Litton Industries Inc. has agreed to pay $15 million in criminal and civil penalties after one of its divisions was indicted yesterday for defrauding the Defense Department on contracts for military instruments and other hardware, federal prosecutors announced.

The penalties are the "largest single settlement" of defense contract procurement fraud charges ever, said U.S. Attorney Edward S. G. Dennis of Philadelphia, who announced the indictment of the Litton division and two individuals yesterday.

A federal grand jury returned a 321-count indictment against the Litton division, Clifton Precision Special Devices of Springfield, Pa., a Philadelphia suburb, and against two former division officers, Michael J. Millspaugh and Joseph DiLiberto. Millspaugh is former vice president of finance and administration at Clifton Precision, and DiLiberto is former purchasing manager.

The indictment alleges that Clifton Precision fraudulently inflated charges to the government on some 45 contracts to develop and build radar equipment and other instruments for military aircraft and warships prior to 1984.

These inflated charges were known as "chicken fat" at Clifton Precision, according to Gary Glazer, chief of the fraud division at the U.S. Attorney's Office. The charges, which typically added 20 percent to the amounts Litton received per contract, totaled $6.3 million, Glazer said. The "chicken fat" was disguised by the use of false invoices and fictitious price quotations from suppliers, prosecutors said.

Litton, the parent company, was charged with concealing information from government auditors during the initial phase of the investigation. "In fairness to the company, once the criminal investigation began in 1985 , they did cooperate with us," said Glazer.

Litton has agreed to repay the $6.3 million. It also will pay fines of $8.7 million -- the maximum penalty it could have received. The Litton unit was the sole source for the equipment, Glazer said.

In a statement from its Beverly Hills, Calif., headquarters, Litton said it "will take whatever specific additional actions are necessary to reassure the Defense Department that it is a responsible company fully qualified to do business with the U.S. government."
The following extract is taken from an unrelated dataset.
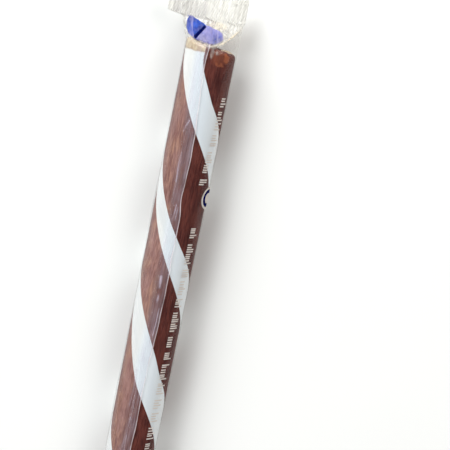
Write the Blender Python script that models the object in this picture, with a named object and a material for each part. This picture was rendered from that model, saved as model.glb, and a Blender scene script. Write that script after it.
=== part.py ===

The Defense Department declined to comment yesterday on how the indictment and guilty plea by Litton would affect its eligibility for future defense contracts. Litton was the 19th-largest defense contractor last year with contracts of more than $1.5 billion, including advanced electronic defense systems, ship construction and aircraft weapons and components, The Associated Press reported.

Litton said sales at the Clifton Precision unit totaled about $25 million annually, or about 1 percent of its sales to the Defense Department.

According to prosecutors, Millspaugh was charged with one count of racketeering, 20 counts of mail fraud and one count of making false statements to investigators. If convicted, he faces a maximum penalty of 125 years in jail and $55,000 in fines. Millspaugh, 34, left Litton a year ago and now lives in Buffalo Grove, Ill.

DiLiberto, 68, of Levittown, Pa., was charged with one count of conspiracy and one count of making false statements to a government agent. He could receive a 15-year sentence and be fined $15,000. He retired three years ago, Glazer said.

The indictments are part of a continuing campaign against contract fraud by defense suppliers. The Justice Department said last month it is taking over a $1.2 billion lawsuit against TRW Inc. brought by three former employes of the company who charge TRW manipulated prices on contracts for bomber and jet fighter components.